Indeed, for PHP-FPM workloads, the caching is extremely effective. Although we did see elevated rates of ConfigExceptions reported, the overall rate was far lower than the rate of fetch timeouts or failures otherwise implicating DNS as seen in the errorlog (while also noting that the latter aren't non-impacting; those are queries that have now spent 2s attempting to refresh the config).

Proposal

We should introduce some way to detect and surface an unusually high rate of EtcdConfig fetch timeouts / failures, despite the fact that they occur so early in request lifetime.

One option would be to configure an elasticsearch-exporter rule that counts the number of instances of these classes of warnings, and then configure an alert based on that. Given that this is a "we should into this" problem rather than something requiring immediate urgent attention (see above re: caching), we should configure this to open a phabricator task.

Event Timeline

Scott_French moved this task from Inbox to Needs Info / Blocked on the ServiceOps new board.

Moving this to Needs Info while we converge on whether this sounds reasonable. If it does, I'd propose we schedule it for this quarter.

@Clement_Goubert @JMeybohm - Does this sound reasonable to you? I think it should be relatively low effort (e.g., exporter rule -> task-severity alert), and is a surprising enough gap in our monitoring that it probably makes sense to prioritize soon (i.e., errorlog is basically /dev/null).

@Clement_Goubert @JMeybohm - Does this sound reasonable to you? I think it should be relatively low effort (e.g., exporter rule -> task-severity alert), and is a surprising enough gap in our monitoring that it probably makes sense to prioritize soon (i.e., errorlog is basically /dev/null).

Yep that sounds reasonable.

@Clement_Goubert @JMeybohm - Does this sound reasonable to you?
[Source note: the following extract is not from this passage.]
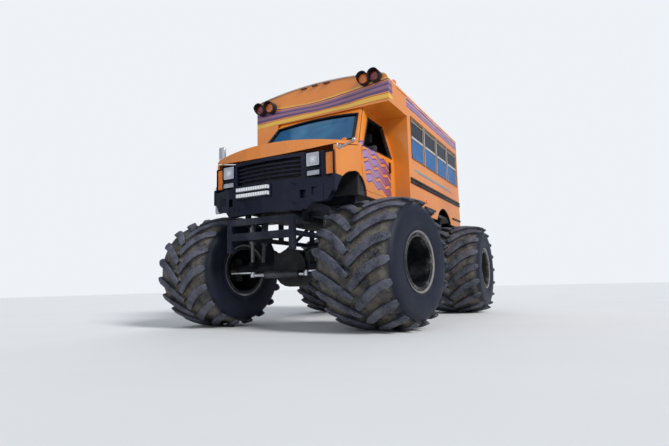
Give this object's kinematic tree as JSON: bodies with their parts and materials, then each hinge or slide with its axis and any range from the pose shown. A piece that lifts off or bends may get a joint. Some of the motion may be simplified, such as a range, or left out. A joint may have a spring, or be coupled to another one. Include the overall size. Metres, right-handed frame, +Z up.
{
  "type": "monster truck with a short school bus body",
  "caption": "Monster truck with a short school bus body on a van cab, four huge lugged tyres, steered front wheels and opening doors.",
  "frame": {"origin": "middle of the footprint at ground level, under the centre of the bounding box", "axes": "+X to the vehicle's left (the driver's side), +Y to its rear, +Z up; the front faces -Y"},
  "size_m": [4.039, 5.588, 3.83],
  "materials": {
    "frame_black": "satin black paint",
    "cast_metal": "dull cast metal",
    "axle_black": "satin black paint",
    "shock_steel": "bare steel",
    "chrome": "hard chrome",
    "link_steel": "plated steel",
    "rim_black": "black paint",
    "tyre": "dusty rubber",
    "floor_grey": "dark floor",
    "bus_orange": "gloss orange-yellow paint",
    "cab_orange": "gloss orange-yellow paint",
    "black_plastic": "dark blue-black",
    "glass": "tinted glass",
    "seat_dark": "dark cloth",
    "dash_dark": "dark plastic",
    "lamp_clear": "clear lens",
    "lamp_amber": "amber and red lens"
  },
  "bodies": {
    "chassis": {"frame_rails": "frame_black", "frame_beams": "frame_black", "frame_posts": "frame_black", "engine_block": "cast_metal", "radiator": "cast_metal", "driveline": "frame_black", "front_axle": "axle_black", "rear_axle": "axle_black", "suspension_links": "frame_black", "shock_absorbers": "shock_steel", "steering_ram": "axle_black", "bus_floor": "floor_grey", "bus_side_left": "bus_orange", "bus_side_right": "bus_orange", "bus_front_wall": "bus_orange", "bus_rear_wall": "bus_orange", "bus_roof": "bus_orange", "front_cap": "bus_orange", "cab_shell": "cab_orange", "fenders": "cab_orange", "grille": "black_plastic", "bumpers": "black_plastic", "windscreen": "glass", "bus_windows": "glass", "entry_door": "bus_orange", "driver_seat": "seat_dark", "passenger_seats": "seat_dark", "dashboard": "dash_dark", "clear_lamps": "lamp_clear", "amber_lamps": "lamp_amber", "mirrors": "black_plastic"},
    "knuckle_left": {"knuckle_left": "axle_black"},
    "knuckle_right": {"knuckle_right": "axle_black"},
    "ram_rod": {"ram_rod": "chrome"},
    "drag_link_left": {"drag_link_left": "link_steel"},
    "drag_link_right": {"drag_link_right": "link_steel"},
    "driver_door": {"driver_door": "cab_orange"},
    "rear_door": {"rear_door": "bus_orange", "rear_door_glass": "glass"},
    "hood": {"hood": "cab_orange"},
    "wheel_front_left": {"rim_front_left": "rim_black", "tyre_front_left": "tyre"},
    "wheel_front_right": {"rim_front_right": "rim_black", "tyre_front_right": "tyre"},
    "wheel_rear_left": {"rim_rear_left": "rim_black", "tyre_rear_left": "tyre"},
    "wheel_rear_right": {"rim_rear_right": "rim_black", "tyre_rear_right": "tyre"}
  },
  "joints": [
    {"name": "steer_left", "type": "hinge", "parent": "chassis", "child": "knuckle_left", "pos_m": [1.12, -1.90596, 0.823], "axis": [0, 0, 1], "range_deg": [-11.3, 28.7]},
    {"name": "steer_right", "type": "hinge", "parent": "chassis", "child": "knuckle_right", "pos_m": [-1.12, -1.90596, 0.823], "axis": [0, 0, 1], "range_deg": [-11.3, 28.7]},
    {"name": "ram_slide", "type": "slide", "parent": "chassis", "child": "ram_rod", "axis": [1, 0, 0], "range_m": [-0.06, 0.149]},
    {"name": "drag_left_turn", "type": "hinge", "parent": "knuckle_left", "child": "drag_link_left", "pos_m": [0.71876, -2.14805, 0.728], "axis": [0, 0, 1], "range_deg": [-68, 28]},
    {"name": "drag_right_turn", "type": "hinge", "parent": "knuckle_right", "child": "drag_link_right", "pos_m": [-0.80952, -2.25696, 0.728], "axis": [0, 0, 1], "range_deg": [-68, 28]},
    {"name": "spin_front_left", "type": "hinge", "parent": "knuckle_left", "child": "wheel_front_left", "pos_m": [1.12, -1.90596, 0.823], "axis": [0.9885, -0.1513, 0], "continuous": true},
    {"name": "spin_front_right", "type": "hinge", "parent": "knuckle_right", "child": "wheel_front_right", "pos_m": [-1.12, -1.90596, 0.823], "axis": [0.9885, -0.1513, 0], "continuous": true},
    {"name": "spin_rear_left", "type": "hinge", "parent": "chassis", "child": "wheel_rear_left", "pos_m": [1.36, 1.73754, 0.823], "axis": [1, 0, 0], "continuous": true},
    {"name": "spin_rear_right", "type": "hinge", "parent": "chassis", "child": "wheel_rear_right", "pos_m": [-1.36, 1.73754, 0.823], "axis": [1, 0, 0], "continuous": true},
    {"name": "driver_door_open", "type": "hinge", "parent": "chassis", "child": "driver_door", "pos_m": [0.98, -1.64396, 2.2], "axis": [0, 0, -1], "range_deg": [0, 65]},
    {"name": "rear_door_open", "type": "hinge", "parent": "chassis", "child": "rear_door", "pos_m": [-0.427, 2.71904, 2.6], "axis": [0, 0, 1], "range_deg": [0, 110]},
    {"name": "hood_open", "type": "hinge", "parent": "chassis", "child": "hood", "pos_m": [0, -1.71996, 2.614], "axis": [-1, 0, 0], "range_deg": [0, 45]}
  ],
  "couplings": [
    {"joint": "steer_right", "follows": "steer_left", "ratio": 1},
    {"joint": "ram_slide", "follows": "steer_left", "m_per_rad": 0.2945},
    {"joint": "drag_left_turn", "follows": "steer_left", "ratio": -2.28},
    {"joint": "drag_right_turn", "follows": "steer_left", "ratio": -2.28}
  ]
}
I think it should be relatively low effort (e.g., exporter rule -> task-severity alert), and is a surprising enough gap in our monitoring that it probably makes sense to prioritize soon (i.e., errorlog is basically /dev/null).

Yep that sounds reasonable.

I agree. In parallel we should probably open a task for the MW folks to improve the error reporting so that we can get more meaningful/precise error messages (like you described in T346971#11791136).
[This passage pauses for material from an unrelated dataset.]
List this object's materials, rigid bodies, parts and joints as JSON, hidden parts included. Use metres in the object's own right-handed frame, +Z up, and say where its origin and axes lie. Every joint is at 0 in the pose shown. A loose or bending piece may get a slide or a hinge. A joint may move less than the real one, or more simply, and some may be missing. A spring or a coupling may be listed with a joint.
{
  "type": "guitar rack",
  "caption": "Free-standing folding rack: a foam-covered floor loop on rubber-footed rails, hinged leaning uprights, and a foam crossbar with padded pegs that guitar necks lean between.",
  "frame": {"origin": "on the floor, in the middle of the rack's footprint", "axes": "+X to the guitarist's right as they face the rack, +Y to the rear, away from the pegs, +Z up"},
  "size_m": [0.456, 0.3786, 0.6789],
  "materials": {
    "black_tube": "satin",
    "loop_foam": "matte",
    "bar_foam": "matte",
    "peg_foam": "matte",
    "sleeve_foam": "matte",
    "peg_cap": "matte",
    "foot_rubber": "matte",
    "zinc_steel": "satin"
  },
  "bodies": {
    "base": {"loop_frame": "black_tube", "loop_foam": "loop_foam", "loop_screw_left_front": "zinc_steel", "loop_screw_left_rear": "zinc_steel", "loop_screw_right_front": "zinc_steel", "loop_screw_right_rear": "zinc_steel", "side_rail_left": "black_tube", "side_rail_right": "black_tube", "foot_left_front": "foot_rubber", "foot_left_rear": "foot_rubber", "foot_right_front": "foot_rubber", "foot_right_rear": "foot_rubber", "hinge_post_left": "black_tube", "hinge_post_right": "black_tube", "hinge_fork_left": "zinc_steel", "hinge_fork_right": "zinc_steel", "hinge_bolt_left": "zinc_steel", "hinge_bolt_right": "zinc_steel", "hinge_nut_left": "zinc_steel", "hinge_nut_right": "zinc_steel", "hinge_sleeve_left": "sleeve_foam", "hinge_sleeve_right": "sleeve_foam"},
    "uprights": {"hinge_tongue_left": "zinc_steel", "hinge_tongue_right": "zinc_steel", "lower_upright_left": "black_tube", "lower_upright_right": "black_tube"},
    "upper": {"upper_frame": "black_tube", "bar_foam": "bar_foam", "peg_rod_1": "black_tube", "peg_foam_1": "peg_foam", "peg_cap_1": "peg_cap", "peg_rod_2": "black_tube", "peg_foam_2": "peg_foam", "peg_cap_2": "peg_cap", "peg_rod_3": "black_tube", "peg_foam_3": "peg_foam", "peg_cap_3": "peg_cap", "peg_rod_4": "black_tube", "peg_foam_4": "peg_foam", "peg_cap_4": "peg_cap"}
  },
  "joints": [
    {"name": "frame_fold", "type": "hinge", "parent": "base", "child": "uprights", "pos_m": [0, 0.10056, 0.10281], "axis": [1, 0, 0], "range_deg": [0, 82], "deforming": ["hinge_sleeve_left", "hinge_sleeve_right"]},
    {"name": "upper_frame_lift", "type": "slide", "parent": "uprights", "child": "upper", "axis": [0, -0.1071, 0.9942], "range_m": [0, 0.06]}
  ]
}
Thank you both! Optimistically moving this to "this Q" given the relative implementation cost vs. benefit.

[...] In parallel we should probably open a task for the MW folks to improve the error reporting so that we can get more meaningful/precise error messages (like you described in T346971#11791136).

Good idea - just opened T424280 for that.

MLechvien-WMF subscribed.

Per Slack discussion, assigning to Scott as he has the right context, and moving this to next quarter as we won't have the capacity in current one.